## begin

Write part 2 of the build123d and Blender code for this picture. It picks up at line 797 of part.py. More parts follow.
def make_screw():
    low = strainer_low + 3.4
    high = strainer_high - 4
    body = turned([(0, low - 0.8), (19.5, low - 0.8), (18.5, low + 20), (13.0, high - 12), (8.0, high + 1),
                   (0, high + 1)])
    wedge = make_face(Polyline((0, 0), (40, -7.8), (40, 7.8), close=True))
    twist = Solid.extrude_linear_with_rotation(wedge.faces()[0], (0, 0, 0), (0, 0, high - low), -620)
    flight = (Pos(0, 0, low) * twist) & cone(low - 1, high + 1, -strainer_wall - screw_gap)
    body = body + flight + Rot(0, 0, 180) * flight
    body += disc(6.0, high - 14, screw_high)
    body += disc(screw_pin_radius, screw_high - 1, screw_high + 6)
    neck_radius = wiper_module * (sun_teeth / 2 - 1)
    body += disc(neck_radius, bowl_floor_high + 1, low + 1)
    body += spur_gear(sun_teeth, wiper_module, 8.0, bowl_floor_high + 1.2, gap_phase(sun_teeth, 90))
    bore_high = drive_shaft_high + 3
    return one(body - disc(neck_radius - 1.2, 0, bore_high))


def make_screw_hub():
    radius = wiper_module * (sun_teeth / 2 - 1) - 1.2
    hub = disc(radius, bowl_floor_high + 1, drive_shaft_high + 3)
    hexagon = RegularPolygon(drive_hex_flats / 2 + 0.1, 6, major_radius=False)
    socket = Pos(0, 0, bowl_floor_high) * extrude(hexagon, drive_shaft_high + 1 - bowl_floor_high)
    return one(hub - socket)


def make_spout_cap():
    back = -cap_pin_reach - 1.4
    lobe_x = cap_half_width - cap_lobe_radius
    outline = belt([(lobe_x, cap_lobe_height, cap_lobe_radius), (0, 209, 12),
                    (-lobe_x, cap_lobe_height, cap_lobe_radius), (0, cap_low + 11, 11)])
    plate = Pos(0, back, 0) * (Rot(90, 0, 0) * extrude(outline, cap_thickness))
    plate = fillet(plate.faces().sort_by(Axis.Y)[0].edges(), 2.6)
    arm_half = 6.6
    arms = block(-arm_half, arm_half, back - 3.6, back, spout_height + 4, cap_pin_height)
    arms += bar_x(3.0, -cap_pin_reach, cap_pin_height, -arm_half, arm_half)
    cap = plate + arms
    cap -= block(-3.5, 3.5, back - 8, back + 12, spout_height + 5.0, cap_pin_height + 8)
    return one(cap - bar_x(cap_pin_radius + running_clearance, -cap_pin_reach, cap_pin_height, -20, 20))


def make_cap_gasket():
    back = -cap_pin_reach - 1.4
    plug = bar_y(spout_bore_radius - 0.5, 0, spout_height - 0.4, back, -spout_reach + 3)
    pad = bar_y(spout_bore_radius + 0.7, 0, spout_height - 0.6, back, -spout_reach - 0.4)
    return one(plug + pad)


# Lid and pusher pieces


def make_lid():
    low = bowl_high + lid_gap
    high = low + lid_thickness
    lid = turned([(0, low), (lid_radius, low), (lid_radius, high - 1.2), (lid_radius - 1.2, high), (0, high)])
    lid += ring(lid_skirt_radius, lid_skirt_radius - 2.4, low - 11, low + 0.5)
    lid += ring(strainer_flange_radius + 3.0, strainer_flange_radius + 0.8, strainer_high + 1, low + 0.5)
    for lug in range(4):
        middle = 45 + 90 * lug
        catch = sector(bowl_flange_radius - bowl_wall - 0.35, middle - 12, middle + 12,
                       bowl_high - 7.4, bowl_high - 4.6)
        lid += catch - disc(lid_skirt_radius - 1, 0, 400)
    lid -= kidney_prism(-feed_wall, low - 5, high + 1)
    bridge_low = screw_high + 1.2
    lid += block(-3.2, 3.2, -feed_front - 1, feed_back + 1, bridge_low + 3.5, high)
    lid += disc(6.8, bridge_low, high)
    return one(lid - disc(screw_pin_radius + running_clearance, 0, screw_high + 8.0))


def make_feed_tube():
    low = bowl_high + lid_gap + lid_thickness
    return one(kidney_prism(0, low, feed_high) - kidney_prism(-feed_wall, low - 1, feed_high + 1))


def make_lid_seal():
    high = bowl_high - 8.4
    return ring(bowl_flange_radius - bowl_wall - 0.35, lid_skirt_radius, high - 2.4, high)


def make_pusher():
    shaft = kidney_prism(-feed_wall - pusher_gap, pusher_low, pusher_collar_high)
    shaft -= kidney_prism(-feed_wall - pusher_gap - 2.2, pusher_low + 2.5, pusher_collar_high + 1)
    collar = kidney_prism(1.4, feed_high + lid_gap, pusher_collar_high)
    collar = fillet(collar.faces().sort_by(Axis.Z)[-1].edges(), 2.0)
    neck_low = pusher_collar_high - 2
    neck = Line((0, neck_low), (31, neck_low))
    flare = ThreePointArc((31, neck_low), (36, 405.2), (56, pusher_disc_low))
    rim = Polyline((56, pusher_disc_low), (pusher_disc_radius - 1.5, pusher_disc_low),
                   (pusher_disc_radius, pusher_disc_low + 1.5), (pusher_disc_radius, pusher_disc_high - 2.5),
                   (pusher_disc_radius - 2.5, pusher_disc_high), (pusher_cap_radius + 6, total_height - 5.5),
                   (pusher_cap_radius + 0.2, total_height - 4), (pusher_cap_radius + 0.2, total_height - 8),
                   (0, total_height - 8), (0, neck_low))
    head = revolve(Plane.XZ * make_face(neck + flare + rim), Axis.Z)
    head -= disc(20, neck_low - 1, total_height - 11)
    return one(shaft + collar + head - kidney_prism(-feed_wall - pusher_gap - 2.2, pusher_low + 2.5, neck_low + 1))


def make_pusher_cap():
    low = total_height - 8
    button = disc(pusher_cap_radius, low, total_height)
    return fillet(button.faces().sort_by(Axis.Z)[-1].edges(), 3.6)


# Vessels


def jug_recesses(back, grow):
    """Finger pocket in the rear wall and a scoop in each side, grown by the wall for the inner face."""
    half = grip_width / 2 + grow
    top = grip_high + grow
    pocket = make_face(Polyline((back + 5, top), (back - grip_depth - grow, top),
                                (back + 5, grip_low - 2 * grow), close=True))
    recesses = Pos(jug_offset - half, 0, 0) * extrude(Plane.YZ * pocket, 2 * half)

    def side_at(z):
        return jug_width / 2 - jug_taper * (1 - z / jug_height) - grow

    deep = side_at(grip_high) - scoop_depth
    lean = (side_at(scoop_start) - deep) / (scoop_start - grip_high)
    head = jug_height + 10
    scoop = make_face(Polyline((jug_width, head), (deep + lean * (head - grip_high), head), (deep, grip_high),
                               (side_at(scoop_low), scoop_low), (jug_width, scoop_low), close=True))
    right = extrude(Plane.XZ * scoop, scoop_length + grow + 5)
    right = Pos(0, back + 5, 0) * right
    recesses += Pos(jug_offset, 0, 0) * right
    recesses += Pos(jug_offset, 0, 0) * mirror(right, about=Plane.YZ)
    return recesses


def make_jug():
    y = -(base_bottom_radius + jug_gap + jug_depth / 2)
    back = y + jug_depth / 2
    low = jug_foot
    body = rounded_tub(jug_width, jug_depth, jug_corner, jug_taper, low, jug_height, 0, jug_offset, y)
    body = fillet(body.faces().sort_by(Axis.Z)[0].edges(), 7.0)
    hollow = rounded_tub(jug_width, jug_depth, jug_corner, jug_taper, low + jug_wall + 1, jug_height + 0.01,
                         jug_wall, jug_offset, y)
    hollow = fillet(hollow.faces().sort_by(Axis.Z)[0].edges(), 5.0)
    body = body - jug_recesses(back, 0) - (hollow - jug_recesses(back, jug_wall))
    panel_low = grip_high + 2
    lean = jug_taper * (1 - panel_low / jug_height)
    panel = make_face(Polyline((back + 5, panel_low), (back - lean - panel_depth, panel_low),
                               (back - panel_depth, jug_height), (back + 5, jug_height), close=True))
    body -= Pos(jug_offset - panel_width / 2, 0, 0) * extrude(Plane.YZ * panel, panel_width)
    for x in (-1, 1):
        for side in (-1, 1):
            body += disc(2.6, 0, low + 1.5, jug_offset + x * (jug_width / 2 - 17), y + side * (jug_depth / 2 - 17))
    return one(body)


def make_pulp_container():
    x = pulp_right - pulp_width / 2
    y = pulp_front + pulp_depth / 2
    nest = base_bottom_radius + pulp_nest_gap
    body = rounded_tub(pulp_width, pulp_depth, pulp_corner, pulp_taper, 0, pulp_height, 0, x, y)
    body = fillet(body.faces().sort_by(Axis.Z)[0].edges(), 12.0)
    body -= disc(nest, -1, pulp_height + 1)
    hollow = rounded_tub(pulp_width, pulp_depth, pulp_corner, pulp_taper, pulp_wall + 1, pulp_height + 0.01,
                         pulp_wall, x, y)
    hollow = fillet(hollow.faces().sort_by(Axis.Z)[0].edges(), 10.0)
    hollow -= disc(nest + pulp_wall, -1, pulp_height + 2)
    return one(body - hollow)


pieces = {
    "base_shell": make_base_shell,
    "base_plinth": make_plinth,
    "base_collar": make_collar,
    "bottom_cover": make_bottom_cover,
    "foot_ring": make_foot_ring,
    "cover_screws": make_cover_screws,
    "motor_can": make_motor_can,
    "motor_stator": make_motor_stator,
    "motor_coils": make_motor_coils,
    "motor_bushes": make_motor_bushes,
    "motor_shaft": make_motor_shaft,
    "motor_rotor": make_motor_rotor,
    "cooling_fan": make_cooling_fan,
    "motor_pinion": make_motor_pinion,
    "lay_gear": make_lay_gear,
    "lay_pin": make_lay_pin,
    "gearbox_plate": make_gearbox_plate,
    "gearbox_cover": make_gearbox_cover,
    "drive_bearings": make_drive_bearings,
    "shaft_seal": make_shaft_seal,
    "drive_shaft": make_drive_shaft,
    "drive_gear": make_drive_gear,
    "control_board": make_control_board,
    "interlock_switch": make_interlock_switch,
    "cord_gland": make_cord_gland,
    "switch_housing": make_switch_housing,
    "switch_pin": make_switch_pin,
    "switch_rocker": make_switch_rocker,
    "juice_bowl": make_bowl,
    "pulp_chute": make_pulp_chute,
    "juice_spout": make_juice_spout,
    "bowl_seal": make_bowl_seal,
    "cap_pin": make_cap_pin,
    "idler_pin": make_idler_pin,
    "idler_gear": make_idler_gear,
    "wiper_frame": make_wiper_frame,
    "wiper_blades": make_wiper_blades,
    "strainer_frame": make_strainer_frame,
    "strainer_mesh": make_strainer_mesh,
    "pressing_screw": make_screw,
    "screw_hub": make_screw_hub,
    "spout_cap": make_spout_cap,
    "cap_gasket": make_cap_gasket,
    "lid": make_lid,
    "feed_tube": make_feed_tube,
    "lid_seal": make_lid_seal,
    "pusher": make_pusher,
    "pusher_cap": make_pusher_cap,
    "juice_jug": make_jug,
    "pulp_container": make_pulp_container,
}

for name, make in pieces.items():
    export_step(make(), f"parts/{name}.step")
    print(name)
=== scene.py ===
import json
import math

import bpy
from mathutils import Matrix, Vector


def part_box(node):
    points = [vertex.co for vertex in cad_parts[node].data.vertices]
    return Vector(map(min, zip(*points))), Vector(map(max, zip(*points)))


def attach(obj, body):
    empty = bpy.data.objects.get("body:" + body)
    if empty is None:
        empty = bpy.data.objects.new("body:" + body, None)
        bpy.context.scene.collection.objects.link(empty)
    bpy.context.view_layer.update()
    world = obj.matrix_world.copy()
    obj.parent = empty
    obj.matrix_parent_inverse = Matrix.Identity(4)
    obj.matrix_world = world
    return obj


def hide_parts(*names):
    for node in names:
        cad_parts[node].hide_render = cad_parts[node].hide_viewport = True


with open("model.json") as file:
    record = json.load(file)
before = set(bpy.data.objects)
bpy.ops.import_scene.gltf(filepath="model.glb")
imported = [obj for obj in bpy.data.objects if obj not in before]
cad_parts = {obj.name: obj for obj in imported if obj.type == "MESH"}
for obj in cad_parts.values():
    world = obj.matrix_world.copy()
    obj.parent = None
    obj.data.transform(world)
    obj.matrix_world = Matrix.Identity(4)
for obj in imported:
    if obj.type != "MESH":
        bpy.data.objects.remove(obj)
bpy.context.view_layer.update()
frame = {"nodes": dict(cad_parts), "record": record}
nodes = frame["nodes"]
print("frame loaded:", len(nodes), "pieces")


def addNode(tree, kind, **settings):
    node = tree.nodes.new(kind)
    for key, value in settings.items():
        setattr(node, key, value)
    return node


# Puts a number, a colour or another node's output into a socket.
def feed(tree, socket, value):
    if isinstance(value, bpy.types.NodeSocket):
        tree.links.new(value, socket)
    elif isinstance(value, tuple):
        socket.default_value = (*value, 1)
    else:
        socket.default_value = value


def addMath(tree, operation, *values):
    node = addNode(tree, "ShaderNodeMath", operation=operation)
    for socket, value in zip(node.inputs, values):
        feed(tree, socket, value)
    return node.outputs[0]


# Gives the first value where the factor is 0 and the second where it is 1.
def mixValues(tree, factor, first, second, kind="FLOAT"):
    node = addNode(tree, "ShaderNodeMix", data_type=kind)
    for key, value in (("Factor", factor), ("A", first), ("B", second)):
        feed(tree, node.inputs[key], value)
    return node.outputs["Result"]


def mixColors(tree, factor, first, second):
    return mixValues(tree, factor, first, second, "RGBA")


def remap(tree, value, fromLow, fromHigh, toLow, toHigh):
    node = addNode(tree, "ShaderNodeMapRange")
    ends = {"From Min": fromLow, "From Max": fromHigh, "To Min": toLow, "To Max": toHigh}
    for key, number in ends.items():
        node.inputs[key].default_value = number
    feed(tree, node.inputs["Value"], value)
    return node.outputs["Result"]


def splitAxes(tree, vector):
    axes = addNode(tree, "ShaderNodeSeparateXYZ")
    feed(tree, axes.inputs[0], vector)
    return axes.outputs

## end

_GOAL OF THE EXERCISE_: Copy each line above containing the string "Identity".

_COMPLETE OUTPUT_:
    obj.matrix_parent_inverse = Matrix.Identity(4)
    obj.matrix_world = Matrix.Identity(4)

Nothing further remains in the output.